BROWN, J. The City of Mexico having been seized by the collector for an alleged violation of the neutrality laws, and afterwards, upon trial, released by this court, (24 Fed. Rep. 33,) application is made on behalf of the collector, under section 970 of the Revised Statutes, for a certificate of reasonable cause. By that section of the statutes it is made obligatory upon the court, in case it appears that there was reasonable cause of seizure, to cause a proper certificate thereof to be entered; and, in that case, neither the person who made the seizure nor the prosecutor will be liable to suit therefor. The “reasonable cause” referred to in this statute means the same as probable 925cause. Stacey v. Emery, 97 U. S. 642, 646. In Locke v. U. S., 7 Cranch, 339, MARSHALL, C. J., says:
“The term ‘probable cause,’ according to its general acceptance, means less than evidence which would justify condemnation, and in all cases of seizure has a fixed and well-known meaning. It imports a seizure made under circumstances which warrant suspicion.”
In Stacey v. Emery the court say:
“If the facts and circumstances before the officer are such as to warrant a man of prudence and caution in believing that the offense has been committed, it is sufficient.”
Upon a review of all the circumstances of this case, there appears to me to have existed such strong ground of reasonable suspicion as fully to justify the collector in making the seizure and putting the vessel on trial. It is true that nearly all the proofs that were afterwards produced in court, and upon which the court acquitted the vessel, were before the collector; but these facts and circumstances were such as might well give rise to diverse views; and though the court released the vessel, it was upon a favorable construction of numerous circumstances upon which it cannot be said that even cautious minds might not have drawn contrary inferences. The circumstances unfavorable to the steamer were mainly those arising from the acts and conduct of her own officers, and of her agents or representatives here. Had the court been satisfied that the Rio Hacha expedition was concerted before the vessel sailed from New York, her forfeiture would have been decreed. Whether that was so or not, depended upon inferences of fact to be drawn from all the circumstances. There were many unfavorable circumstances tending to create a strong suspicion that that enterprise was planned here. It was entered upon very shortly after the vessel arrived at Sabanilla. The violation by the vessel of the regulations upon clearing, her false destination, the false description of her cargo in the manifest filed before sailing, and the long delay in filing the supplementary manifest, in which the shipment of arms and military stores were stated under a false destination, coupled with the presence of a representative of the insurgents on board, and the departure from Sabanilla within a few days after arrival there upon the unlawful expedition to Rio Hacha, were all acts of the officers and agents of the vessel.
The affidavit of McCarthy, though untrustworthy alone, was corroborative of the natural inferences to be drawn from the above circumstances.

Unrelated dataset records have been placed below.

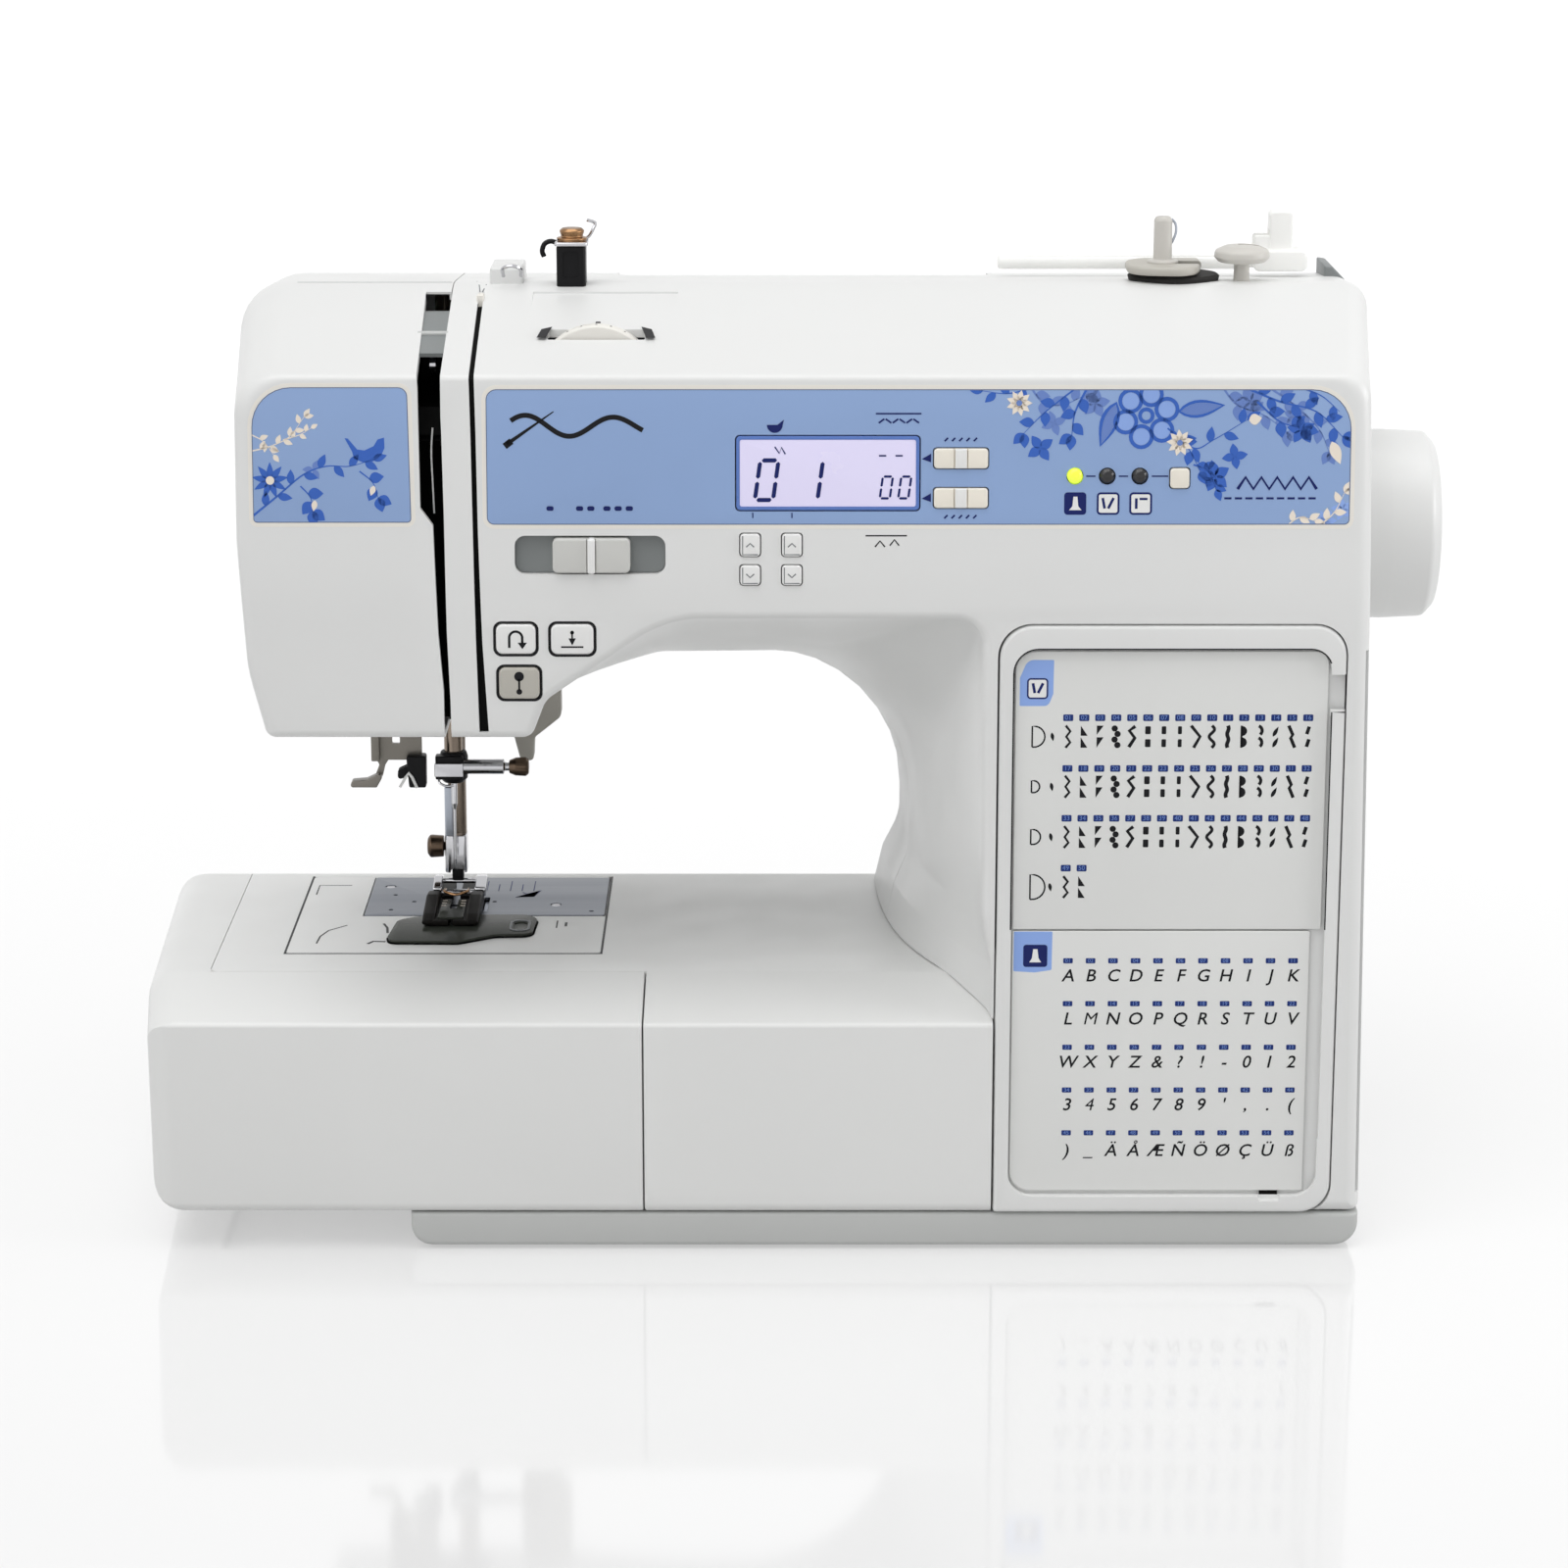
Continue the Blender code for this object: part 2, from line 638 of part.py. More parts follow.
def make_power_switch(material):
    corners = [(171.8, 61.2, 0.6), (178.0, 61.2, 1.0), (180.6, 65.0, 1.0), (179.4, 78.8, 1.0),
               (171.8, 78.8, 0.6)]
    rocker = prism(rounded(corners), "Y", 35.4, 50.6)
    return finish(rocker, "power_switch", material, (176.0, 43, 70.0))


# ---- Inside ---------------------------------------------------------------------------------------


def make_frame(material):
    y0, y1 = 18.5, 26.0
    frame = box(-100, 150, y0, y1, 228, 282)
    frame = join(frame, box(96, 150, y0, y1, 18, 240))
    frame = join(frame, box(-60, 150, y0, y1, 26, 50))
    frame = join(frame, box(-105.5, -99, 10, 40, 178, 282))
    for low, high in ((178, 186), (236, 244)):
        frame = join(frame, box(-123, -100, 12, 40, low, high))
    frame = cut(frame, rod("Z", NEEDLE_X, NEEDLE_Y, 150, 300, 3.7, 20))
    frame = cut(frame, rod("Z", NEEDLE_X, PRESSER_Y, 150, 300, 3.7, 20))
    for x in (-84, 100):
        frame = join(frame, box(x, x + 9, -3, 20, SHAFT_Z - 9, SHAFT_Z + 20))
        frame = cut(frame, rod("X", SHAFT_Y, SHAFT_Z, x - 5, x + 14, 4.5))
    for x in (-56, 100):
        frame = join(frame, box(x, x + 9, -3, 20, LOWER_Z - 9, LOWER_Z + 9))
        frame = cut(frame, rod("X", SHAFT_Y, LOWER_Z, x - 5, x + 14, 4.5))
    frame = join(frame, box(-108, -100.5, -20, 12, 233, 247))
    frame = cut(frame, rod("X", -14, 240, -120, -90, 2.9, 16))
    return finish(frame, "main_frame", material)


def make_drive(steel, plastic, rubber):
    shaft = rod("X", SHAFT_Y, SHAFT_Z, -97, 189, 4.0, 20)
    shaft = join(shaft, rod("X", SHAFT_Y, SHAFT_Z, -97, -91, 14.0, 28))
    shaft = join(shaft, rod("X", SHAFT_Y, SHAFT_Z, 128, 134, 8.0, 24))
    shaft = join(shaft, rod("X", SHAFT_Y, SHAFT_Z, 153, 161, 22.0, 40))
    finish(shaft, "upper_shaft", steel, (0, SHAFT_Y, SHAFT_Z))
    lower = rod("X", SHAFT_Y, LOWER_Z, -118, 140, 4.0, 20)
    lower = join(lower, rod("X", SHAFT_Y, LOWER_Z, 128, 134, 8.0, 24))
    lower = join(lower, rod("X", SHAFT_Y, LOWER_Z, -118, -101, 7.0, 20))
    finish(lower, "lower_shaft", steel, (0, SHAFT_Y, LOWER_Z))
    belt = ring_belt(8.4, 9.9, (SHAFT_Y, SHAFT_Z), 8.4, (SHAFT_Y, LOWER_Z), 128.4, 133.6)
    finish(belt, "timing_belt", rubber)
    belt = ring_belt(22.4, 24.0, (SHAFT_Y, SHAFT_Z), 7.4, (MOTOR_Y, MOTOR_Z), 153.6, 160.4)
    finish(belt, "drive_belt", rubber)
    pulley = rod("X", MOTOR_Y, MOTOR_Z, 152, 162, 7.0, 24)
    pulley = cut(pulley, rod("X", MOTOR_Y, MOTOR_Z, 140, 159, 2.9, 12))
    finish(pulley, "motor_pulley", plastic, (157, MOTOR_Y, MOTOR_Z))
    motor = turned("X", MOTOR_Y, MOTOR_Z, [(86, 20.0), (89, 24.0), (143, 24.0), (146, 20.0), (149, 8.0)], 32)
    motor = join(motor, rod("X", MOTOR_Y, MOTOR_Z, 148, 158, 2.4, 12))
    finish(motor, "motor", steel)


def ring_belt(radius_a, outer_a, centre_a, radius_b, centre_b, x0, x1):
    """A belt round two wheels: the space between two stadium shapes."""
    thick = outer_a - radius_a

    def stadium(a, b):
        ay, az = centre_a
        by, bz = centre_b
        reach = math.hypot(by - ay, bz - az)
        heading = math.atan2(bz - az, by - ay)
        lean = math.acos((a - b) / reach)
        points = []
        for k in range(15):
            angle = heading + lean + (2 * math.pi - 2 * lean) * k / 14
            points.append((ay + a * math.cos(angle), az + a * math.sin(angle)))
        for k in range(9):
            angle = heading - lean + 2 * lean * k / 8
            points.append((by + b * math.cos(angle), bz + b * math.sin(angle)))
        return points

    outer = prism(stadium(radius_a + thick, radius_b + thick), "X", x0, x1)
    return cut(outer, prism(stadium(radius_a, radius_b), "X", x0 - 5, x1 + 5))


def make_needle_parts(steel, chrome, black):
    bar = rod("Z", NEEDLE_X, NEEDLE_Y, 129.6, 289, 3.2, 20)
    finish(bar, "needle_bar", chrome, (NEEDLE_X, NEEDLE_Y, 200))
    clamp = box(NEEDLE_X - 5.2, NEEDLE_X + 4.6, NEEDLE_Y - 5, NEEDLE_Y + 4.6, 123.2, 129.3, 1.6)
    clamp = join(clamp, rod("X", NEEDLE_Y, 126.4, NEEDLE_X + 2, -99.0, 1.4, 12))
    knob_line = [(-99.4, 2.2), (-98.8, 2.9), (-91.6, 2.9), (-90.8, 2.2)]
    clamp = join(clamp, turned("X", NEEDLE_Y, 126.4, knob_line, 20))
    clamp = cut(clamp, rod("Z", NEEDLE_X, NEEDLE_Y, 120, 128.0, 1.3, 12))
    finish(clamp, "needle_clamp", black, (NEEDLE_X, NEEDLE_Y, 126))
    needle_line = [(95.5, 0.12), (98.5, 0.5), (112, 0.55), (114, 1.0), (127.6, 1.0)]
    needle = turned("Z", NEEDLE_X, NEEDLE_Y, needle_line, 12)
    finish(needle, "needle", chrome, (NEEDLE_X, NEEDLE_Y, 110))
    lever = rod("X", -14, 240, -113.2, -109.0, 5.0, 20)
    lever = join(lever, rod("X", -14, 240, -110, -101.5, 2.5, 16))
    arm = prism([(-12, 236.5), (-10, 243.5), (-60, 284.5), (-66, 280), (-61, 276)], "X", -113.0, -111.0)
    arm = cut(arm, rod("X", -60.5, 280.0, -120, -100, 1.5, 12))
    finish(join(lever, arm), "take_up_lever", chrome, (-112, -14, 240))
    bracket = box(-141.0, -126.0, 10, 16, 132.0, 141.5, 1.0, "Y")
    bracket = join(bracket, box(-131.0, -128.6, 11, 15, 139.0, 178.0))
    bracket = join(bracket, box(-148.5, -138.0, 11.5, 13.5, 129.4, 132.6))
    bracket = join(bracket, box(-129.5, -122.6, 10, 15, 125.6, 133.0, 1.0, "Y"))
    finish(bracket, "needle_threader", black, (-130, 13, 140))


def make_presser_parts(steel, chrome, white):
    bar = rod("Z", NEEDLE_X, PRESSER_Y, 104, 258, 3.2, 20)
    ankle = box(NEEDLE_X - 4.6, NEEDLE_X + 4.2, PRESSER_Y - 4.2, PRESSER_Y + 5, 92.6, 110, 1.2)
    bar = join(bar, ankle)
    screw_line = [(-124.6, 3.6), (-119.4, 3.6), (-118.8, 1.5), (-116, 1.5)]
    bar = join(bar, turned("X", PRESSER_Y, 103.5, screw_line, 16))
    bar = cut(bar, box(NEEDLE_X - 2.6, NEEDLE_X + 2.2, 20, 45, 90, 98.6))
    finish(bar, "presser_bar", chrome, (NEEDLE_X, PRESSER_Y, 180))
    sole = box(NEEDLE_X - 8.6, NEEDLE_X + 8.6, -9, 38, 83.6, 85.6, 1.5)
    sole = cut(sole, box(NEEDLE_X - 4.2, NEEDLE_X + 4.2, NEEDLE_Y - 2.0, NEEDLE_Y + 2.2, 80, 90, 1.2))
    sole = cut(sole, box(NEEDLE_X - 1.6, NEEDLE_X + 1.6, -20, NEEDLE_Y, 80, 90))
    for x in (NEEDLE_X - 8.0, NEEDLE_X + 6.0):
        sole = join(sole, box(x, x + 2.0, 24, 34, 85.0, 92.5, 1.0, "X"))
    sole = join(sole, rod("X", 30.0, 91.0, NEEDLE_X - 7.5, NEEDLE_X + 7.5, 1.1, 10))
    finish(sole, "presser_foot", chrome, (NEEDLE_X, 30.0, 91.0))
    lever = rod("X", 51.5, 173.5, -97.6, -87.4, 4.6, 20)
    lever = join(lever, box(-97.0, -88.0, 49.5, 53.0, 146.0, 173.0, 1.2, "Y"))
    lever = join(lever, box(-96.5, -80.6, 49.0, 53.5, 138.0, 152.0, 2.5, "Y"))
    finish(lever, "presser_lever", white, (-92, 51.5, 173.5))


def make_hook_parts(steel, black, clear):
    hook = rod("Z", HOOK_X, HOOK_Y, 54.0, 70.0, 22.0, 32)
    hook = cut(hook, rod("Z", HOOK_X, HOOK_Y, 57.0, 80.0, 19.6, 32))
    hook = join(hook, rod("Z", HOOK_X, HOOK_Y, 48.0, 55.0, 5.0, 16))
    finish(hook, "rotary_hook", steel, (HOOK_X, HOOK_Y, 60))
    case = rod("Z", HOOK_X, HOOK_Y, 57.6, 75.6, 18.6, 32)
    case = cut(case, rod("Z", HOOK_X, HOOK_Y, 59.5, 90.0, 11.4, 28))
    finish(case, "bobbin_case", black)
    line = [(60, 10.2), (61, 10.2), (61.1, 4.2), (70.4, 4.2), (70.5, 10.2), (71.5, 10.2)]
    bobbin = turned("Z", HOOK_X, HOOK_Y, line, 28)
    bobbin = cut(bobbin, rod("Z", HOOK_X, HOOK_Y, 50, 80, 2.8, 16))
    finish(bobbin, "bobbin", clear, (HOOK_X, HOOK_Y, 65))
    dog = box(-123.0, -104.2, 14.0, 38.0, 68.0, 76.0)
    for x in (-120.6, -110.6):
        dog = join(dog, box(x, x + 2.6, 24.6, 35.4, 75.0, 81.0))
    for x in (-123.2, -105.2):
        dog = join(dog, box(x, x + 1.2, 13.8, 29.4, 75.0, 81.0))
    dog = cut(dog, box(NEEDLE_X - 4.0, NEEDLE_X + 4.0, NEEDLE_Y - 3, NEEDLE_Y + 3, 60, 80))
    finish(dog, "feed_dog", steel, (NEEDLE_X, 24, 72))


def clear_scene():
    for thing in list(bpy.data.objects):
        bpy.data.objects.remove(thing)
    for data in list(bpy.data.meshes):
        bpy.data.meshes.remove(data)


def main():
    clear_scene()
    white = look("casing_white", (0.80, 0.80, 0.78), 0.35)
    grey = look("base_grey", (0.55, 0.56, 0.56), 0.45)
    blue = look("panel_blue", (0.23, 0.33, 0.58), 0.30)
    lilac = look("display_lilac", (0.72, 0.68, 0.87), 0.15)
    cream = look("key_cream", (0.84, 0.82, 0.72), 0.45)
    beige = look("button_beige", (0.50, 0.48, 0.44), 0.45)
    lamp = look("lamp_yellow", (0.85, 0.85, 0.15), 0.30)
    smoke = look("smoked_cover", (0.08, 0.09, 0.08), 0.15)
    black = look("black_plastic", (0.02, 0.02, 0.02), 0.40)
    rubber = look("black_rubber", (0.03, 0.03, 0.03), 0.80)
    steel = look("steel", (0.45, 0.47, 0.50), 0.35, 1.0)
    chrome = look("chrome", (0.75, 0.75, 0.76), 0.12, 1.0)
    cast = look("cast_aluminium", (0.50, 0.51, 0.53), 0.55, 1.0)
    clear = look("clear_plastic", (0.80, 0.82, 0.84), 0.10)

    make_base(grey)
    make_feet(rubber)
    make_front_cover(white)
    make_rear_cover(white)
    make_face_cover(white)
    make_free_arm(white)
    make_attachment(white)
    make_plate_cover(white)
    make_needle_plate(steel)
    make_bobbin_cover(smoke)
    make_panel(blue)
    make_display(lilac)
    make_leds(lamp)
    make_keys(cream)
    make_buttons(white, beige)
    make_speed_slider(cream)
    make_card_holder(white)
    make_cards(white)
    make_tension_dial(white)
    make_pretension(black)
    make_winder(white, black)
    make_spool_pin(white)
    make_handle(white)
    make_handwheel(white)
    make_socket_panel(black)
    make_power_switch(black)
    make_frame(cast)
    make_drive(steel, black, rubber)
    make_needle_parts(steel, chrome, black)
    make_presser_parts(steel, chrome, white)
    make_hook_parts(steel, black, clear)


main()
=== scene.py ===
"""The looks of a household sewing machine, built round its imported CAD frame.

Lengths are millimetres inside the shape functions and metres once a piece is shown.
+X runs from the needle end to the handwheel, -Y is the operator's side, +Z is up.
"""

import math

import bmesh
import bpy
from mathutils import Matrix, Vector


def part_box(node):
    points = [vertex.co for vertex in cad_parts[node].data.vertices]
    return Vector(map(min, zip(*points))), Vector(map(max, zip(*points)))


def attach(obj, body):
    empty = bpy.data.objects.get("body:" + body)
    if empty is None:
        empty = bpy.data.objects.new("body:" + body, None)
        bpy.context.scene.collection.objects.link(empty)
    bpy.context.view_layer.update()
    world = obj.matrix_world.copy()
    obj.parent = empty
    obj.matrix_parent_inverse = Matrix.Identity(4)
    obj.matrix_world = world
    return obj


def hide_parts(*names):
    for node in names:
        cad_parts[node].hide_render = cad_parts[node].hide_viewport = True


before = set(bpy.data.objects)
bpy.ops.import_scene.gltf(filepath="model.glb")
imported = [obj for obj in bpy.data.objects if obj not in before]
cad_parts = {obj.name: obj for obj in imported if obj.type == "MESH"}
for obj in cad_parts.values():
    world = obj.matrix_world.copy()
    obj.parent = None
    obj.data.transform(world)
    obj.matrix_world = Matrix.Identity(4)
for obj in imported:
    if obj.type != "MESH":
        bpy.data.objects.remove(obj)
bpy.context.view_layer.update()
MM = 0.001
BEYOND = 400


def node_mm(name):
    """A CAD node's box in millimetres: x0, x1, y0, y1, z0, z1."""
    low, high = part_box(name)
    return [value / MM for pair in zip(low, high) for value in pair]


def face_mm(name):
    """A CAD node's box as seen from the front: x0, x1, z0, z1."""
    x0, x1, _, _, z0, z1 = node_mm(name)
    return x0, x1, z0, z1


# The body's driving dimensions, in millimetres.
FRONT = -89
ARM_REAR = 57
SPLIT = 6
FACE_TOP = 278.6
FACE_BREAK = 213
FACE_LEAN = 0.0884
BREAK_HALF = 9
RIDGE_Y = -20
RIDGE_TOP = 298.3
HEAD_LOW = 166.8
SHELF_START = -71
SHELF_END = -26.5
SHELF_DROP = 0.8
DIAL_RADIUS = 18.9
BED_TOP = 82
BED_REAR = 64
BED_BOTTOM = 12.5
BED_EDGE = -54.7
COLUMN_LEFT = 61.7
END_SWEEP = 9.5
HEAD_JOIN = -108.4
SHAFT_Y = 6
SHAFT_Z = 216
NEEDLE_X = -114.4
NEEDLE_Y = 20
PRESSER_Y = 32
WALL = 2.5
RIM = 4.5
SHARP_ANGLE = 32
LAMP_XS = (84.1, 93.9, 103.8)
LAMP_Z = 248.5
CARD_FACE = -87.3
CARD_BACK = -86.2


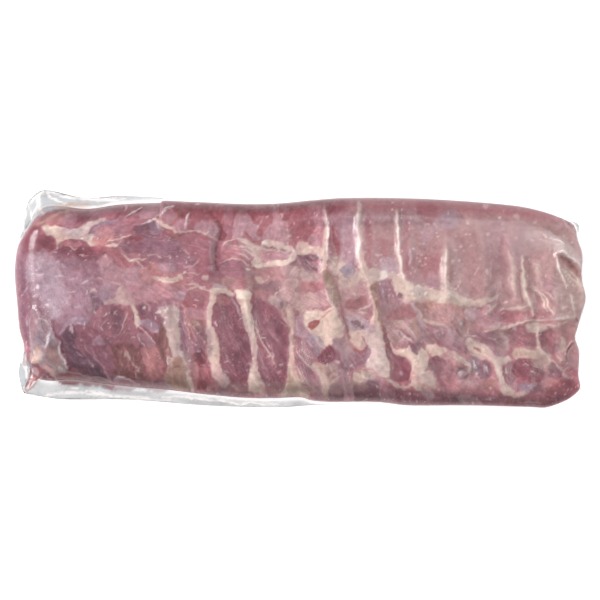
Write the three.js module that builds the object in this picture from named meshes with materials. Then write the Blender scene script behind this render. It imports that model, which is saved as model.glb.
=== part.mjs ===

The action of the collector in the case was conducted with deliberation and caution. He acted upon full consultation with the United States attorney, and under his advice. The circumstances, in my judgment, were such as to justify their decision that the vessel ought to be put upon trial for an apparent offense, and that could only be done through a seizure. The long custody of the vessel arose only through the claimant&s failure to bond the vessel by the means provided by law. As it is not the province of the collector, or of 926the United States attorney, his adviser, to pass final judgment in regard to the merits of cases in which there is suspicion of a violation of the law, so neither should they be required to take upon themselves the responsibility of forbearing prosecution where many circumstances concur in indicating that the law has been violated. The due administration of justice requires that such officers shall be vigilant and fearless in prosecuting all probable violations of law. On the other hand, it is but reasonable to hold that those who carry on trade along the very brink of illegality should avoid at their peril any additional circumstances of reasonable suspicion, and all false declarations, whether in the suppressio veri or suggestio falsi, that afford natural inferences of illegal pursuits.
Notwithstanding the learned and able argument in behalf of the vessel, I think a certificate of reasonable cause should be issued.